Plant-plant interactions, which are defined as the effect of one plant on another of the same or different species, are inherently local in nature. Plants interact in both positive and negative ways, which are governed by the same underlying ecological dynamic processes. The Mexican endemic Picea chihuahuana Martínez is a largely untouched tree species and it is therefore an excellent model for estimating genetic potential of plant-plant interactions under natural conditions.
Because of the scarce research examining plant-plant interactions at the genetic level, we tested the hypothesis that specific genetic variants of P. chihuahuana are associated with (and likely selected by) the presence of particular neighbouring tree species. To explore this question, we applied AFLP genotyping to five P. chihuahuana populations in the State of Durango, North-western Mexico.

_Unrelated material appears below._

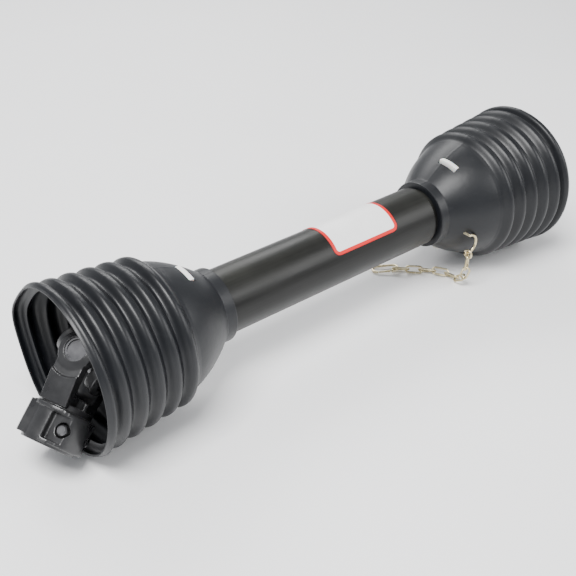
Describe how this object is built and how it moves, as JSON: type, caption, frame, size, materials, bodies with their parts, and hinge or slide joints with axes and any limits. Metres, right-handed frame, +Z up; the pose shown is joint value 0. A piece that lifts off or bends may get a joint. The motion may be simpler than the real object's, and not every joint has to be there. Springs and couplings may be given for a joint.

Under the assumption that the variables genetic variant of P. chihuahuana and nearest-neighbour tree species are directly related to each other, the results show a statistically significant association between such genetic variants - at one AFLP locus in one Picea population - and two nearest-neighbour conifer species (P. chihuahuana Martínez and Pinus arizonica Engelm.). The findings indicate that interactions between genetic variants and species diversity may be crucial in shaping plant communities. However, further studies are required for a better understanding of the possible roles that such associations between genetic variants might play.